At 12:12 PM 12/16/2002, Glen Knowles wrote:

>From: Beman Dawes [mailto:[EMAIL PROTECTED]]
>
>> > While doing so one missing function
>> >came to my mind (or did I just overlook it). It came to my mind that
>> >some time in the future I might want to create a relative path, given a
>> >"complete" path and a "complete" reference directory. Is there such a
>> >"make_relative" function? Would it be hard to add? Note that I do not
>> >ned it at this time and there is thus no hurry. I am mostly curious if
>> >others might have similar needs, and how hard it would be to add it?
>>
>>Have you looked at path::relative_path()?
>>
>>You could use it like this:
>>
>> a.root_path() / b.relative_path()
>>
>>To compose a new bath based on a's root information and b's relative
>>information. Or did I misunderstand what you needed?
>
>I think what he might be asking for is something like:
>
>make /my/full/path relative to /my/base/dir produces ../../full/path

Ah... Thanks...

The practical problem is determining if two paths are the same. What if the example was rewritten:

make /My/full/path relative to /my/base/dir

or

make /foo/full/path relative to /my/base/dir

Note that on some operating systems, "/foo" may be the same directory as "My".
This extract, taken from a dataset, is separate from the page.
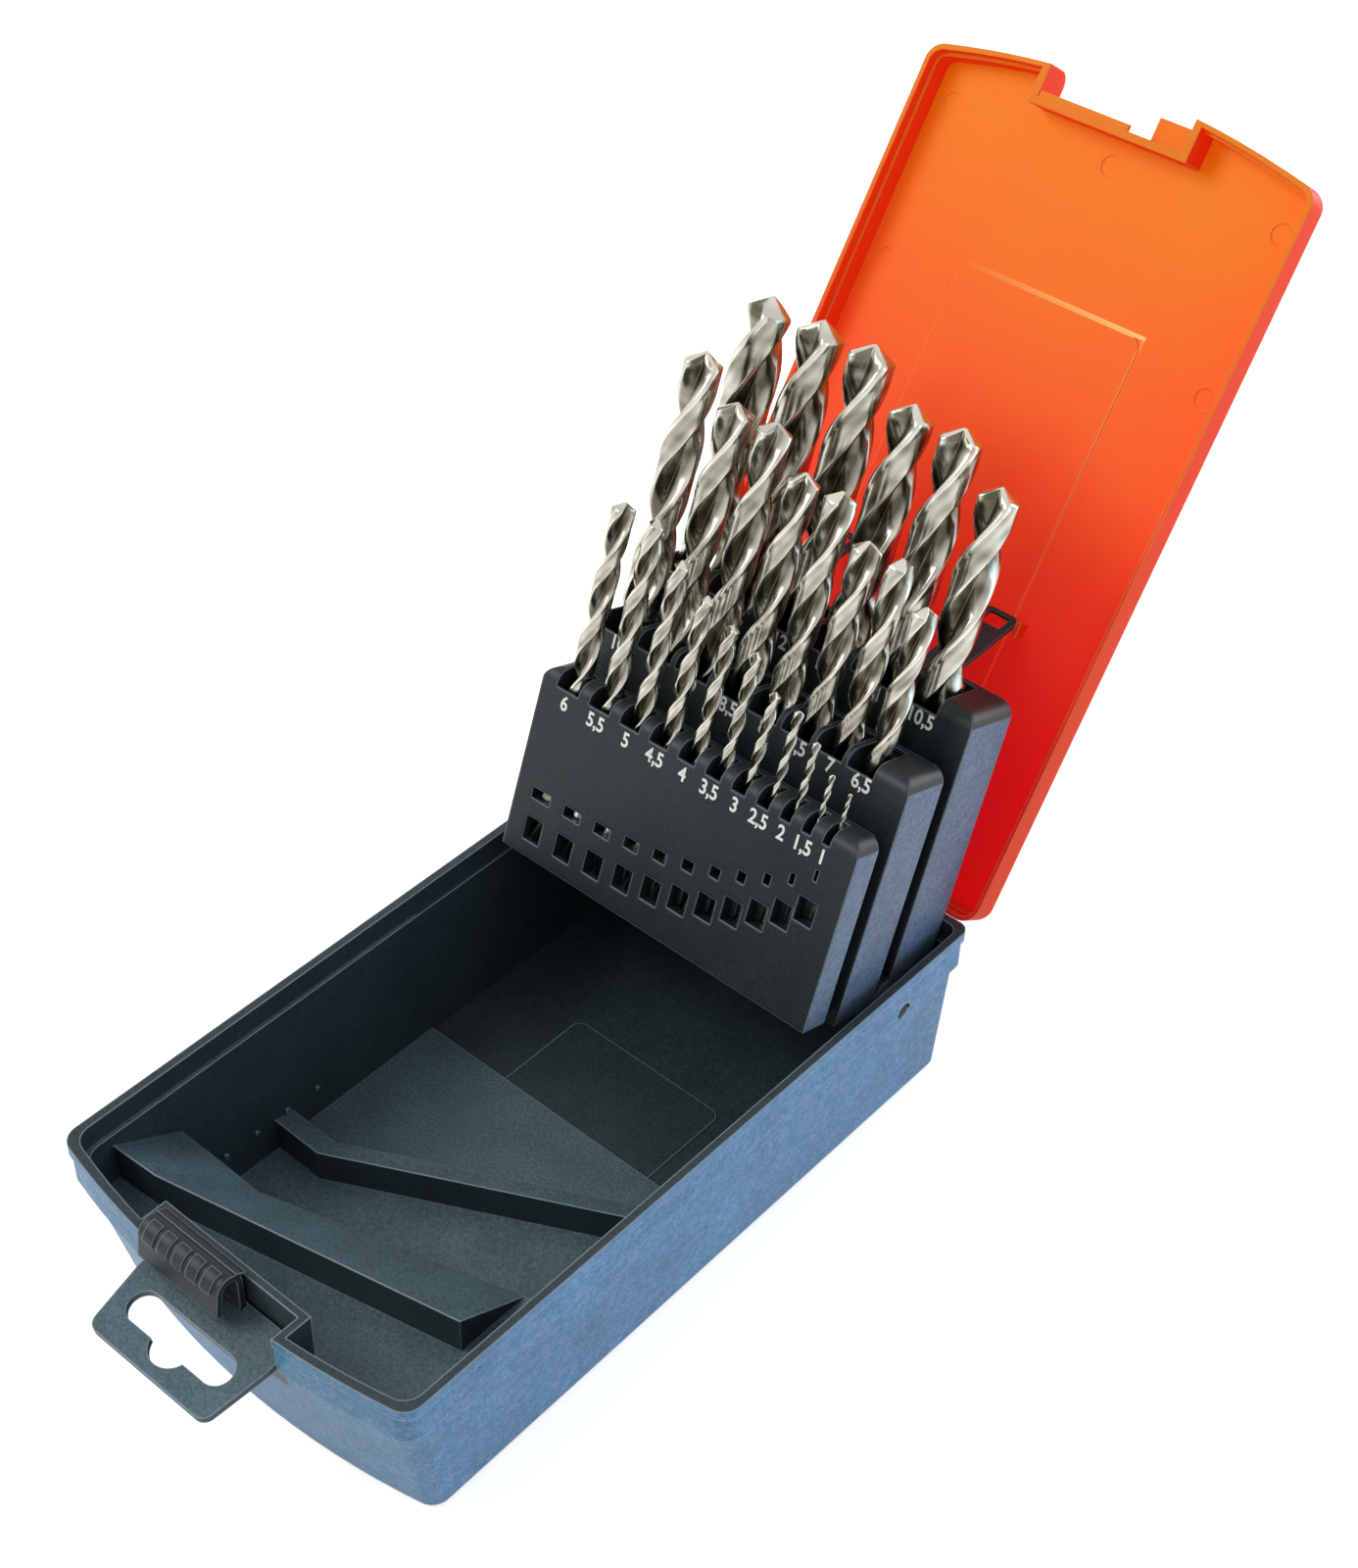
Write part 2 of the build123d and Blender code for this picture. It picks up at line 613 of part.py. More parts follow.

Is there a reliable way on all operating systems to tell if two textually different paths represent the same underlying directory or file?

It would be easy for a Filesystem Library user to write a convenience function subject to the limitation it only considers lexically identity. I've always felt that is misleading and error prone. For safety, you really would have to have an operating system function that answers the question "do these two paths represent the same entity?"